You know, so many Republicans nowadays speak with unbridled disgust for America's "East Coast elites" and "San Francisco liberals" and the "Hollywood cesspool," and the "Inside-the-Beltway mentality," and "Chicago-style politics." And then they accuse Obama of dividing America.

They say, "How can we be one nation under God if Democrats keep talking about the two Americas and the haves and have-nots, and the 99% versus the 1%?"

But, there are two Americas. We are a nation of haves and have-nots. And when it comes to dividing America, it's Republicans who, in recent years, have carved out a nation into two distinct territories. There's the heartland and then there's the rest of the country, a vast, nightmarish wasteland of college professors, museums and people who recycle.

I mean...just think of the list of these parts of America the Republicans are publicly b**ching about: Chicago, that lawless hellhole where Obama learned how to "thug"; Hawaii, the state liberals made up so Obama could become president.

Hollywood and San Francisco and...oh, f**k it, let's just say all of California...except for Orange County and the sh**ty parts of the Valley.

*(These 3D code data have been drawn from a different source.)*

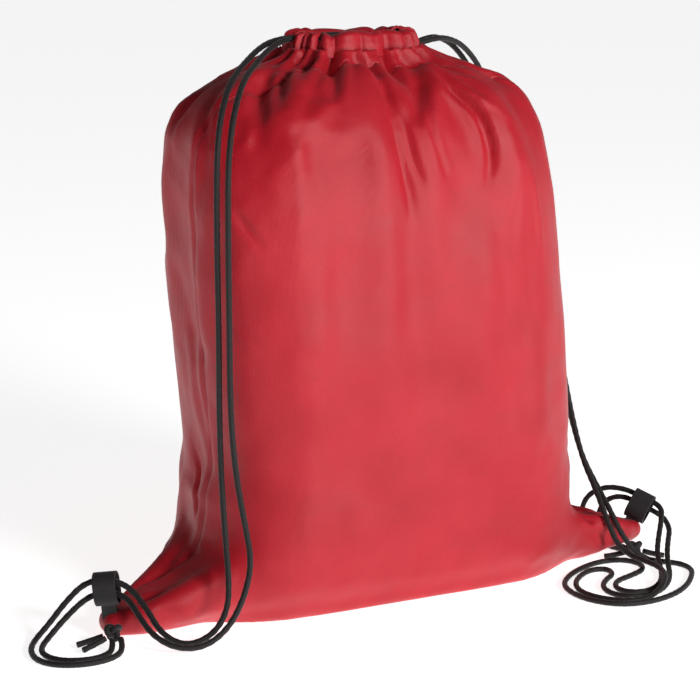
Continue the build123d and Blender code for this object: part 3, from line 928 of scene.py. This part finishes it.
def hem_section(share):
    """Distance in and height, in millimetres, across the hem: outer base, over the rim, to inner base."""
    along = np.array((0.0, 0.12, 0.3, 0.44, 0.5, 0.56, 0.7, 0.88, 1.0))
    inward = np.array((-0.4, 0.0, 0.3, 2.2, 5.6, 9.4, 12.4, 14.0, 15.0))
    height = np.array((5.5, 7.0, 12.0, 16.6, 18.2, 17.0, 11.5, 7.0, 3.0))
    return np.interp(share, along, inward), np.interp(share, along, height)


def hem_point(angle, share):
    """A point of the gathered hem, in metres: its section swept round the mouth, with the neck's pleats."""
    inward, height = hem_section(share)
    outer = share < 0.5
    out = pleats(angle, *FINE_PLEATS) * FINE_STAND
    out += pleats(angle + COARSE_TURN, *COARSE_PLEATS) * COARSE_STAND
    out *= np.where(outer, 1.0, 0.6)
    ruffle = pleats(angle + 0.05, *RIM_PLEATS)
    lift = np.clip((height - 4) / 15, 0, 1)  # 0 at the base, 1 at the rim
    dip = np.exp(-((angle + 1.95) / 0.16) ** 2) * 1.8
    radius = HEM_RADIUS - inward + out + lift * np.where(outer, 0.8, -0.6) * ruffle
    z = NECK_Z + height + lift * (1.0 * ruffle - dip + 0.8 * np.sin(3 * angle + 0.6))
    direction_x, direction_y = np.cos(angle) / OVAL, np.sin(angle)
    size = np.hypot(direction_x, direction_y)
    direction_x, direction_y = direction_x / size, direction_y / size
    x = RING_CENTRES * np.tanh(direction_x * 3) + radius * direction_x
    y = MOUTH_Y / MM + radius * direction_y
    return np.stack([x, y, z], axis=-1) * MM + SHIFT


def casing_angles(start, count):
    """Angles from slit to slit, round the half of the mouth that starts here."""
    return np.linspace(start + SLIT_ANGLE, start + np.pi - SLIT_ANGLE, count)


def add_hems(material):
    """The front and the back casing of the hem, between the slits at the bag's sides."""
    hems = []
    shares = np.linspace(0, 1, 41)
    for name, start, cad in (("front_hem", -np.pi, "front_casing"), ("back_hem", 0.0, "back_casing")):
        angles = casing_angles(start, 241)
        grid_angle, grid_share = np.meshgrid(angles, shares, indexing="ij")
        vertices = hem_point(grid_angle, grid_share).reshape(-1, 3)
        rows = len(shares)
        faces = [
            (i * rows + j, i * rows + j + 1, (i + 1) * rows + j + 1, (i + 1) * rows + j)
            for i in range(len(angles) - 1) for j in range(rows - 1)
        ]
        hem = make_object(name, vertices, faces, material)
        thicken(hem, -HEM_CLOTH)
        declare(hem, cad)
        hems.append(hem)
    return hems


def add_slit_edges(material):
    """The narrow rolled hems at both ends of each casing."""
    shares = np.linspace(0.1, 1, 40)
    ends = {
        "left_slit_edges": (-np.pi + SLIT_ANGLE, np.pi - SLIT_ANGLE, "slit_hem_left"),
        "right_slit_edges": (-SLIT_ANGLE, SLIT_ANGLE, "slit_hem_right"),
    }
    for name, (first, second, cad) in ends.items():
        paths = [hem_point(np.full_like(shares, angle), shares) for angle in (first, second)]
        edges = add_tubes(name, paths, round_section(0.8 * MM), 10, material)
        declare(edges, cad)


def add_stitching(material):
    """The row of stitches that closes each casing, just above the neck."""
    for name, start, cad in (
        ("front_hem_stitches", -np.pi, "casing_stitching_front"),
        ("back_hem_stitches", 0.0, "casing_stitching_back"),
    ):
        paths = []
        angles = casing_angles(start, 49)
        for first, second in zip(angles, angles[1:]):
            stitch = np.linspace(first, first + 0.66 * (second - first), 6)
            path = hem_point(stitch, np.full_like(stitch, 0.07))
            middle = path.mean(axis=0)
            paths.append(path + 0.1 * (path - middle))
        row = add_tubes(name, paths, round_section(0.26 * MM), 6, material)
        declare(row, cad)


def add_bag(material):
    """The hem, and the two panels of the bag with the seam allowances inside."""
    hems = add_hems(material)
    bag = rough_bag()
    fit(bag)
    settle_cloth(bag)
    subdivide(bag)
    shape_folds(bag)
    panels = cut_panels(bag, material)
    bpy.data.objects.remove(bag)
    add_seam_allowances(panels["front_cloth"], material)
    for name, cad, hem in zip(("front_cloth", "back_cloth"), ("front_panel", "back_panel"), hems):
        panel = panels[name]
        thicken(panel, CLOTH)
        finish_mesh(panel, material)
        declare(panel, cad)


# ---------------------------------------------------------------- scene

def add_camera():
    data = bpy.data.cameras.new("camera")
    data.lens = 105.2
    data.sensor_width = 36.0
    camera = bpy.data.objects.new("camera", data)
    camera.location = Vector((-0.4934, -0.9932, 0.381)) + Vector(SHIFT)
    camera.rotation_euler = (math.radians(90 - 12.66), 0.0, math.radians(-26))
    bpy.context.scene.collection.objects.link(camera)
    bpy.context.scene.camera = camera


def add_area_light(name, place, target, size, power):
    data = bpy.data.lights.new(name, "AREA")
    data.shape = "DISK"
    data.size = size
    data.energy = power
    light = bpy.data.objects.new(name, data)
    light.location = place
    light.rotation_euler = (Vector(target) - Vector(place)).to_track_quat("-Z", "Y").to_euler()
    bpy.context.scene.collection.objects.link(light)


def shade_surround(tree):
    """White behind the bag, and dimmer in front and to the left, so that the cloth's folds show."""
    background = tree.nodes["Background"]
    direction = tree.nodes.new("ShaderNodeTexCoord")
    parts = tree.nodes.new("ShaderNodeSeparateXYZ")
    tree.links.new(direction.outputs["Generated"], parts.inputs["Vector"])
    lean = combine(tree, "ADD", parts.outputs["Y"], combine(tree, "MULTIPLY", parts.outputs["X"], 0.8))
    strength = node(tree, "ShaderNodeMapRange", From_Min=-0.7, From_Max=0.7, To_Min=0.75, To_Max=1.5)
    tree.links.new(lean, strength.inputs["Value"])
    tree.links.new(strength.outputs["Result"], background.inputs["Strength"])


def add_studio():
    """A pale floor, a white surround and soft light from the front, mostly from the right."""
    half = 12.0
    floor = make_object("floor", [(-half, -half, 0), (half, -half, 0), (half, half, 0), (-half, half, 0)],
                        [(0, 1, 2, 3)], floor_material())
    world = bpy.data.worlds.new("surround")
    world.use_nodes = True
    shade_surround(world.node_tree)
    bpy.context.scene.world = world
    add_area_light("key", (0.5, -1.6, 0.75), (0.0, 0.0, 0.17), 0.6, 24.0)
    bpy.context.scene.view_settings.view_transform = "Standard"


def dress_cad_nodes(cord, webbing, thread):
    """The small CAD pieces that are seen as they are get their materials."""
    for side in ("left", "right"):
        set_material(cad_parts[f"corner_loop_{side}"], webbing)
        set_material(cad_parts[f"loop_tack_{side}"], thread)
        set_material(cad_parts[f"cord_{side}_casing_run"], cord)


def main():
    add_camera()
    add_studio()
    polyester = polyester_material()
    cord = cord_material("black_cord", (0.011, 0.009, 0.009))
    webbing = webbing_material()
    red_thread = thread_material("red_thread", (0.3, 0.008, 0.015), (0.6, 0.03, 0.045))
    black_thread = thread_material("black_thread", (0.004, 0.004, 0.004), (0.02, 0.018, 0.018))
    add_cords(cord)
    add_bag(polyester)
    add_slit_edges(polyester)
    add_stitching(red_thread)
    dress_cad_nodes(cord, webbing, black_thread)


main()
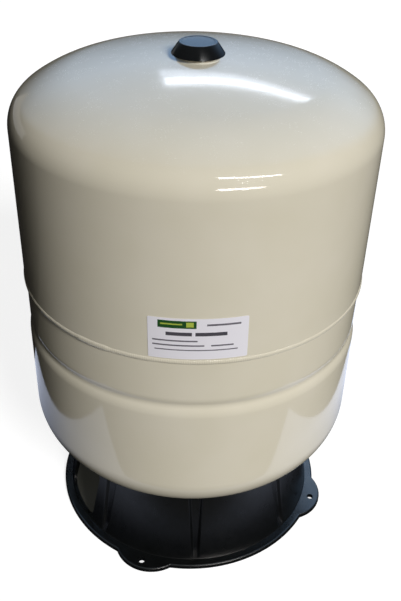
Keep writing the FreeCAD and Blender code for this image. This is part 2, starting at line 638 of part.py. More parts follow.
def stand():
    """A one-piece moulded stand: fluted wall, foot flange with bolt lugs, seat lip and pipe window."""
    top_z = BOTTOM.height(STAND_TOP_RADIUS)[0]
    lip_inner = STAND_TOP_RADIUS - SEAT_LIP_WIDTH
    lip_outer = STAND_TOP_RADIUS - STAND_WALL / 2
    wall = turned([
        (STAND_FOOT_RADIUS, 0), (STAND_TOP_RADIUS, top_z), (STAND_TOP_RADIUS - STAND_WALL, top_z),
        (STAND_FOOT_RADIUS - STAND_WALL, 0)])
    lip = turned([
        (lip_inner, under_lip(lip_inner)), (lip_outer, under_lip(lip_outer)),
        (lip_outer, top_z), (lip_inner, top_z)])
    lug_angle = HALF_TURN / LUG_COUNT
    backs = around(
        flute(FLUTE_FOOT_WIDTH + 2 * STAND_WALL, FLUTE_TOP_WIDTH + 2 * STAND_WALL,
              FLUTE_DEPTH + STAND_WALL, -STAND_WALL / 2, 0.0, top_z - FLUTE_BACK_DROP),
        FLUTE_COUNT, HALF_TURN / FLUTE_COUNT)
    foot = turned([
        (STAND_FOOT_RADIUS - STAND_WALL, 0), (FOOT_RADIUS, 0), (FOOT_RADIUS, FOOT_HEIGHT),
        (STAND_FOOT_RADIUS - STAND_WALL, FOOT_HEIGHT)])
    lug_disc = Part.makeCylinder(LUG_RADIUS, FOOT_HEIGHT, V(LUG_CENTRE_RADIUS, 0, 0))
    lug_disc = lug_disc.cut(Part.makeCylinder(STAND_FOOT_RADIUS - STAND_WALL / 2, FOOT_HEIGHT))
    flange = foot.multiFuse(around(lug_disc, LUG_COUNT, lug_angle)).removeSplitter()
    rim_edges = [edge for edge in flange.Edges
                 if edge.BoundBox.ZMin > FOOT_HEIGHT - 1e-3
                 and min(math.hypot(v.X, v.Y) for v in edge.Vertexes) > STAND_FOOT_RADIUS]
    flange = flange.makeFillet(FOOT_ROUND, rim_edges)
    body = wall.multiFuse([lip, flange] + backs)
    cutters = around(
        flute(FLUTE_FOOT_WIDTH, FLUTE_TOP_WIDTH,
              FLUTE_DEPTH, FLUTE_REACH, FOOT_HEIGHT, top_z + FLUTE_OVERRUN),
        FLUTE_COUNT, HALF_TURN / FLUTE_COUNT)
    hole = Part.makeCylinder(LUG_HOLE_RADIUS, FOOT_HEIGHT, V(LUG_PITCH_RADIUS, 0, 0))
    holes = around(hole, LUG_COUNT, lug_angle)
    for cutter in cutters + holes:
        body = body.cut(cutter)
    window = Part.makeBox(
        STAND_FOOT_RADIUS, WINDOW_WIDTH, WINDOW_TOP_Z - WINDOW_SILL_Z,
        V(-STAND_FOOT_RADIUS - WINDOW_REACH, -WINDOW_WIDTH / 2, WINDOW_SILL_Z))
    middle_z = (WINDOW_TOP_Z + WINDOW_SILL_Z) / 2
    inward = [edge for edge in window.Edges if edge.BoundBox.XLength > WINDOW_REACH]
    window = window.makeFillet(WINDOW_ROUND, [edge for edge in inward if edge.BoundBox.ZMin > middle_z])
    inward = [edge for edge in window.Edges if edge.BoundBox.XLength > WINDOW_REACH]
    corners = [edge for edge in inward if edge.BoundBox.ZMax < WINDOW_SILL_Z + WINDOW_SILL_ROUND]
    window = window.makeFillet(WINDOW_SILL_ROUND, corners)
    body = body.cut(window).cut(BOTTOM.solid(0.0))
    return turned_about_axis(body.removeSplitter(), STAND_TURN)


def on_bottom(shape):
    """Copies of a fastener drawn at the origin, set square to the bottom head beside each lug."""
    level, lean = BOTTOM.height(STUD_SEAT_RADIUS)
    placed = shape.copy()
    placed.rotate(V(0, 0, 0), V(0, 1, 0), -lean)
    placed.translate(V(STUD_SEAT_RADIUS, 0, level))
    fitted = placed.cut(BOTTOM.solid(0.0))
    return Part.makeCompound(around(fitted, LUG_COUNT, STAND_TURN + HALF_TURN / LUG_COUNT))


def stand_studs():
    foot = Part.makeCylinder(STUD_FOOT_RADIUS, STUD_FOOT_HEIGHT + WELD_DEPTH, V(0, 0, -STUD_FOOT_HEIGHT))
    shank = Part.makeCylinder(STUD_RADIUS, STUD_LENGTH, V(0, 0, -STUD_LENGTH))
    return on_bottom(foot.fuse(shank).removeSplitter())


def stand_clips():
    """Toe clips: a plate under the stand's seat lip, with its heel bent up to the tank."""
    plate_top = -SEAT_LIP_HEIGHT
    plate_foot = plate_top - CLIP_WALL
    half = CLIP_WIDTH / 2
    heel = CLIP_WALL - CLIP_HEEL
    side = [
        V(-CLIP_HEEL, -half, WELD_DEPTH), V(heel, -half, WELD_DEPTH), V(heel, -half, plate_top),
        V(CLIP_TOE, -half, plate_top), V(CLIP_TOE, -half, plate_foot), V(-CLIP_HEEL, -half, plate_foot),
        V(-CLIP_HEEL, -half, WELD_DEPTH)]
    plate = Part.Face(Part.makePolygon(side)).extrude(V(0, CLIP_WIDTH, 0))
    hole = Part.makeCylinder(STUD_RADIUS + BOLT_GAP, 2 * CLIP_WALL, V(0, 0, plate_foot - CLIP_WALL / 2))
    return on_bottom(plate.cut(hole))


def stand_nuts():
    seat = -SEAT_LIP_HEIGHT - CLIP_WALL
    flange = ring(STUD_RADIUS + THREAD_GAP, NUT_FLANGE_RADIUS, seat - NUT_FLANGE_HEIGHT, seat)
    nut = hexagon(NUT_HEX, seat - NUT_HEIGHT, NUT_HEIGHT, STUD_RADIUS + THREAD_GAP, "low")
    return on_bottom(nut.fuse(flange).removeSplitter())


def label():
    low = SEAM_Z + LABEL_ABOVE_SEAM
    high = low + LABEL_HEIGHT
    back = TANK_RADIUS + LABEL_GLUE
    front = back + LABEL_THICKNESS
    angle = math.degrees(LABEL_WIDTH / TANK_RADIUS)
    patch = turned([(back, low), (front, low), (front, high), (back, high)], angle)
    return turned_about_axis(patch, -90.0 - angle / 2)


PIECES = [
    upper_shell, lower_shell, seam_weld, water_liner, diaphragm, clench_ring,
    air_boss, boss_weld, stem_seal, valve_stem, core_body, core_collar_seal, core_pin, core_seat_seal,
    core_spring, cap_seal, air_cap, water_port, port_seal, port_washer, port_nut,
    stand, stand_studs, stand_clips, stand_nuts, label]

os.makedirs("parts", exist_ok=True)
for piece in PIECES:
    shape = piece()
    shape.exportStep("parts/" + piece.__name__ + ".step")
    box = shape.BoundBox
    print(piece.__name__, "valid" if shape.isValid() else "NOT VALID", len(shape.Solids), "solids",
          "volume %.1f" % shape.Volume, "z %.1f to %.1f" % (box.ZMin, box.ZMax))
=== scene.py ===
import json
import math

import bmesh
import bpy
from mathutils import Matrix, Vector


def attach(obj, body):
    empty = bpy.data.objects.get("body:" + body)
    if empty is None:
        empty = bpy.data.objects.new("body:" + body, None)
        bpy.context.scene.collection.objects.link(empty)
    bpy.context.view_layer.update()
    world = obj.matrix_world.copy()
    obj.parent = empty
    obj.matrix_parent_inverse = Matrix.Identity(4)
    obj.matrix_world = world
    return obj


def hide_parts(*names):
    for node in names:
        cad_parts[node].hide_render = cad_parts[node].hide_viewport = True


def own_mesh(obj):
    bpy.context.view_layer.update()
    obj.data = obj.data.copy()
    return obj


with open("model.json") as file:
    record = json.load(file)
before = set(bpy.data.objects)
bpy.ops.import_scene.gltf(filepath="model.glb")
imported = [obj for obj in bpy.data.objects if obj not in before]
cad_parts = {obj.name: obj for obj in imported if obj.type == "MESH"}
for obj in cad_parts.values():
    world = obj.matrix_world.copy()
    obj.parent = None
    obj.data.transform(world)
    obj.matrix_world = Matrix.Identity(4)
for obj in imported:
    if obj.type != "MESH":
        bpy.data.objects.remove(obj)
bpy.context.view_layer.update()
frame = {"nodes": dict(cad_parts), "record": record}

# Sizes are in millimetres, like a maker's drawing, and turned to metres when a mesh is made.
MM = 0.001
FULL_TURN = 2 * math.pi

# How finely round things are drawn, and from which bend on an edge is crisp
ROUND_STEPS = 288
SKIN_STEP = 2.2
UPPER_WALL_STEP = 12.0
LOWER_WALL_STEP = 10.0
SHARP_ANGLE = 30.0
STAND_SHARP_ANGLE = 32.0

# Steel tank
TANK_RADIUS = 177.8
SHELL_WALL = 1.5
SHELL_EDGE = 0.3
SEAM_Z = 316.8

# Lap joint and the crease below it
LAP_GAP = 0.1
LAP_LENGTH = 15.0
NECK_RADIUS = TANK_RADIUS - SHELL_WALL - LAP_GAP
CREASE_Z = 262.3
CREASE_DEPTH = 3.1
CREASE_RISE = 10.0
CREASE_SHOULDER = 14.0
CREASE_FLOOR_SHARE = 0.3

# Weld bead round the lap, with one overlap where it starts and stops
BEAD_EDGE_LAP = 2.0
UPPER_EDGE_Z = SEAM_Z - BEAD_EDGE_LAP / 2
BEAD_INSET = 0.65
BEAD_HALF_WIDTH = 1.35
BEAD_HALF_HEIGHT = 2.75
BEAD_PATH_STEPS = 2160
BEAD_SECTION_STEPS = 14
RIPPLE_COUNT = 540.0
RIPPLE_HEIGHT = 0.10
SWELL_HEIGHT = 0.20
SWELL_LENGTH = 14.0
OVERLAP_AZIMUTH = -122.5
OVERLAP_HALF_ANGLE = 6.0
OVERLAP_SWELL = 0.7
OVERLAP_FADE_START = 1.15
OVERLAP_FADE_END = 0.7
OVERLAP_LEAN = (0.45, 0.45, 1.0)

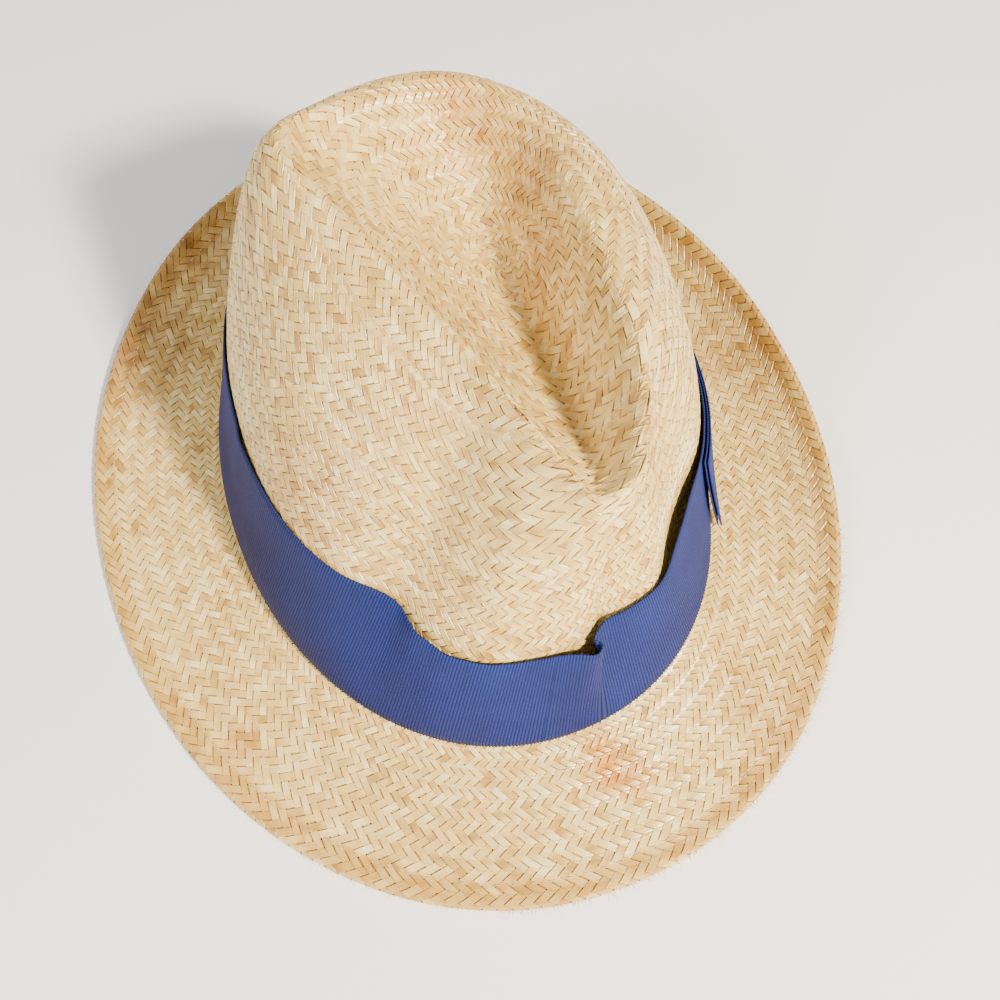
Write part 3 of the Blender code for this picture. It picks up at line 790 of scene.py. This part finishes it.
def grosgrainMaterial():
    # rayon grosgrain: navy warp over thick weft, soft sheen, and painted shade in the grooves
    # between the ribs
    finish, add = newMaterial("navyGrosgrain", {
        "Roughness": 0.62, "Specular IOR Level": 0.2, "Sheen Weight": 0.05,
        "Sheen Roughness": 0.4, "Sheen Tint": linear(ribbon["sheen"])})
    cloth = add("attribute", attribute_name="cloth").outputs["Vector"]
    place = add("coordinates").outputs["Object"]
    spot = add("separate", cloth)
    # ribs 1 mm apart with painted shade between them, and threads 0.25 mm apart across them
    swing = add("multiply", spot.outputs["X"], math.tau / (ribbon["ribPitch"] * mm))
    top = add("range", add("cosine", swing), -1.0, 0.6)
    colour = add("mix", {0: top, 6: linear(ribbon["groove"]), 7: linear(ribbon["navy"])})
    threads = add("mapping", {"Vector": cloth, "Scale": (900.0, 4200.0, 1.0)})
    thread = add("noise", {"Vector": threads, "Scale": 1.0, "Detail": 2.0})
    faded = add("noise", {"Vector": place, "Scale": 55.0, "Detail": 4.0})
    light = add("range", thread, 0.3, 0.7, 0.74, 1.3)
    both = add("multiply", light, add("range", faded, 0.3, 0.7, 0.86, 1.16))
    colour = add("tint", {0: 1.0, 6: colour.outputs[2], 7: both})
    # painted shade: the ribbon is darker and warmer on the wearer's right-hand side of the hat
    shadedSide = add("range", add("separate", place).outputs["X"], -0.045, -0.085, 0.0, 0.6)
    colour = add("mix", {0: shadedSide, 6: colour.outputs[2], 7: linear(ribbon["shadeCast"])})
    return closeMaterial(finish, colour, thread, 0.5, 0.15)


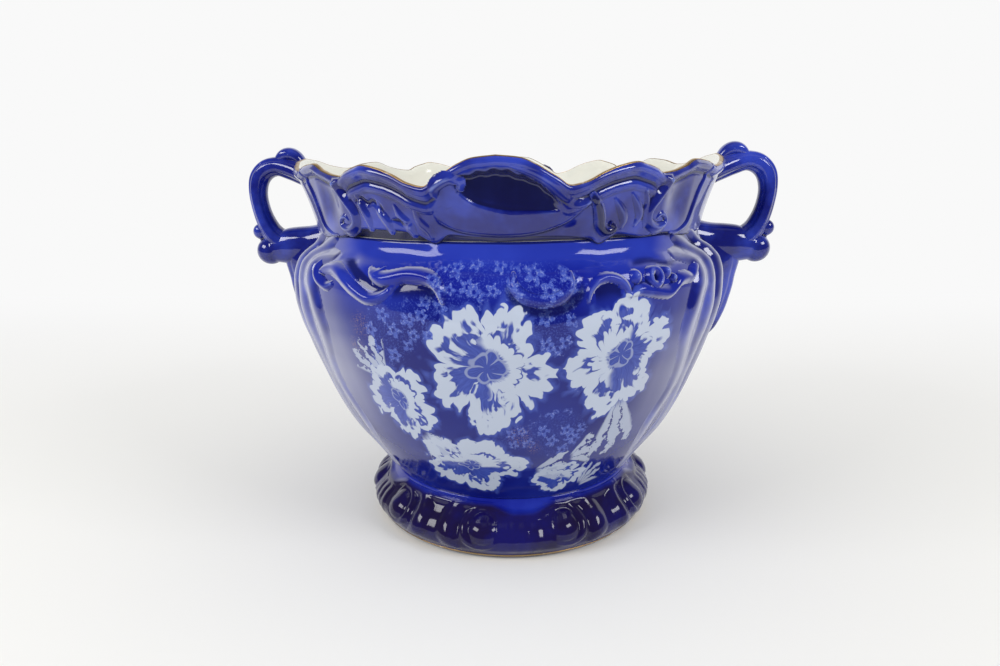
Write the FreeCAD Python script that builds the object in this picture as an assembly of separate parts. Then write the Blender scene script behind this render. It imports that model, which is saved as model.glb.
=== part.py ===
import FreeCAD, Part
import math
import os

os.makedirs("parts", exist_ok=True)

# Driving dimensions of the pot, in millimetres
foot_radius = 80.0
foot_swell = 4.6
foot_swell_height = 10.5
foot_height = 30.0
foot_wall = 6.5
waist_radius = 72.0
belly_swell = 47.4
belly_height = 107.0
shoulder_inset = 13.4
shoulder_height = 34.0
bowl_wall = 4.6
bowl_floor = 6.0
lip_flare = 11.0
collar_height = 37.0
scallop_depth = 12.5
collar_wall = 4.6
collar_ledge = 2.2
lip_roll = 1.5

# Handles: how far past the lip they reach, their strap, roll and leaf
handle_out = 35.5
strap_thickness = 10.0
strap_width = 13.0
arm_below_neck = 14.8
arm_radius = 10.4
knop_radius = 8.2
knop_length = 15.0
bead_radius = 3.5
bead_turn = 62.0
crest_curl_radius = 3.6
crest_curl_length = 12.0
leaf_length = 52.0
leaf_width = 17.0
leaf_depth = 12.6

# Applied mouldings
rib_width = 10.5
rib_depth = 3.4
scroll_width = 5.0
scroll_depth = 2.6
shell_width = 9.0
shell_depth = 3.6
boss_radius = 8.2
boss_depth = 4.4
boss_ring_radius = 10.9
boss_ring_width = 3.0
boss_ring_depth = 2.0
flute_width = 3.4
flute_depth = 1.6
gilding_width = 1.6
gilding_depth = 0.4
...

I mean, just mention Massachusetts with a big eye-roll, and it's an automatic applause break at the CPAC convention. "Taxachusetts!" Yeah, you mean the state that's number one in education, number one in health coverage? And is basically where our country started? Yeah, screw them.

Honestly, if Sarah Palin were president, and terrorists struck New York again, she would say two things. First, "Is Mount Rushmore okay?" And, two, "Well, at least they didn't hit the 'real' America."

Democrats don't do this. Jerry Brown doesn't stand under the Hollywood sign and say, "Now, I don't know if this will play in...Texas!...or down on the farms where they have no values and f**k chickens...But, you here in Hollywood are the real Americans." It never happens.

Pretty soon, the only parts of America acceptable to the right will be Boise, Idaho, Branson, Missouri, and a nursing home in Florida with the six remaining Cubans who still give a shit about Castro.

And yet, somehow, they keep finding more parts of America to hate. Last week, Newt Gingrich blasted New York elites who, quote, "live in high-rises and ride the subway." I sh** you not. Newt Gingrich called the subway "elitist."

Because that's the ultimate in hoity-toity travel -- if you're able to smell pee while a vagrant presses his d**k against your thigh, I mean, subway riders, they think they're so great, packed a**-to-crotch in a shrieking, creaking, lurching, airless, underground tube! Why don't they travel like real Americans? On a spaceship to the moon.

Now...and, mind you, Newt made these comments while in Las Vegas. In Las Vegas, he said elitists live in high-rises. Unlike real Americans who live in pyramids, pirate ships, castles and the canals of Venice.

Yes, Newt and his fellow Republicans are deep patriots who can't stop loving America, except for the American people; they don't really care for those freaks at all.

And especially not elitists. And anyone who's ever learned a foreign language, visited a foreign nation or read a book that wasn't about a five-year-old going to heaven, is an elitist.

Because you know where people read, don't you?

The subway.

Nothing your baby does is worth updating Facebook about. In 5,000 years of human history, babies have done exactly three interesting things: being born from a virgin, becoming Superman after arriving from their doomed home world in a rocket, and getting eaten by a dingo.